**Information provided:**
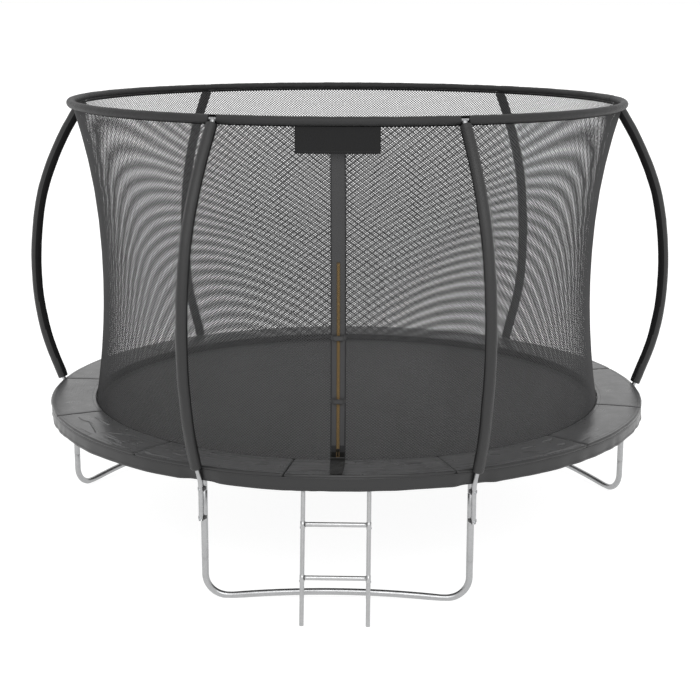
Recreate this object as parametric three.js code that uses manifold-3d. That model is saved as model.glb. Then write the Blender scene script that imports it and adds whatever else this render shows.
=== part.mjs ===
// Round garden trampoline, 3.66 m class, with a bowed-pole safety enclosure and a ladder.
// Millimetres, +Z up. The origin is on the floor, at the middle of the object's footprint.
// The round frame is centred RING_CY behind it, because the ladder stands out in front.
import * as THREE from 'three';
import { mergeVertices } from 'three/addons/utils/BufferGeometryUtils.js';
import Module from 'manifold-3d';

const wasm = await Module();
wasm.setup();

// ---------- driving dimensions ----------
const RING_CY = 88; // y of the centre of the round frame
const GAP = 0.3; // clearance between pieces that touch

const RAIL_R = 1800; // centreline radius of the top rail
const RAIL_Z = 718; // centreline height of the top rail, and the plane of the springs
const TUBE_R = 19; // rail, leg and base tube radius
const LEG_AZ = 23.3; // each U-leg spans plus and minus this angle, degrees
const SOCKET_Z = 614; // lower end of the rail's welded leg socket
const LEG_JOINT_Z = 233; // joint between leg upright and base tube
const BEND_R = 120; // bend radius of the base tube
const REST_RUN = 40; // straight run on which each corner of the base stands
const BAR_BOW = 27; // rise of the base tube's cross bar at its middle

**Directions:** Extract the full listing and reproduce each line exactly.

**Solution to the exercise:**
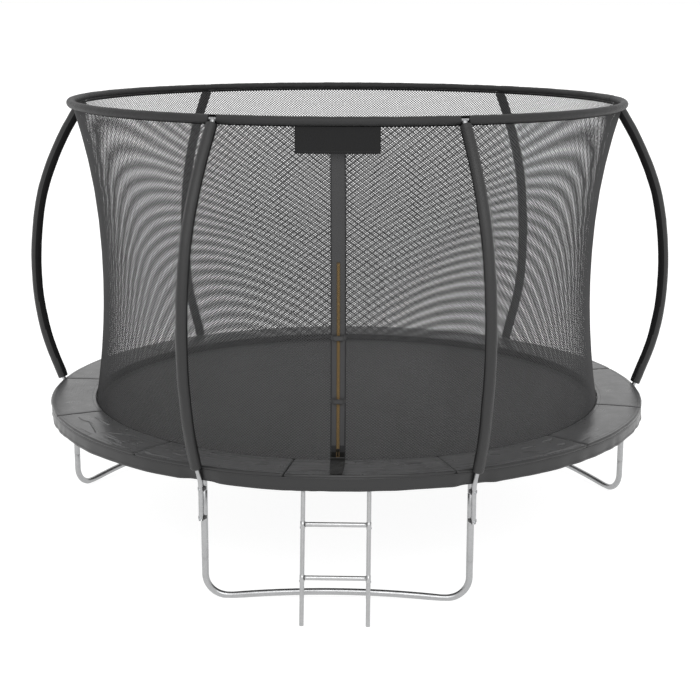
Recreate this object as parametric three.js code that uses manifold-3d. That model is saved as model.glb. Then write the Blender scene script that imports it and adds whatever else this render shows.
=== part.mjs ===
// Round garden trampoline, 3.66 m class, with a bowed-pole safety enclosure and a ladder.
// Millimetres, +Z up. The origin is on the floor, at the middle of the object's footprint.
// The round frame is centred RING_CY behind it, because the ladder stands out in front.
import * as THREE from 'three';
import { mergeVertices } from 'three/addons/utils/BufferGeometryUtils.js';
import Module from 'manifold-3d';

const wasm = await Module();
wasm.setup();

// ---------- driving dimensions ----------
const RING_CY = 88; // y of the centre of the round frame
const GAP = 0.3; // clearance between pieces that touch

const RAIL_R = 1800; // centreline radius of the top rail
const RAIL_Z = 718; // centreline height of the top rail, and the plane of the springs
const TUBE_R = 19; // rail, leg and base tube radius
const LEG_AZ = 23.3; // each U-leg spans plus and minus this angle, degrees
const SOCKET_Z = 614; // lower end of the rail's welded leg socket
const LEG_JOINT_Z = 233; // joint between leg upright and base tube
const BEND_R = 120; // bend radius of the base tube
const REST_RUN = 40; // straight run on which each corner of the base stands
const BAR_BOW = 27; // rise of the base tube's cross bar at its middle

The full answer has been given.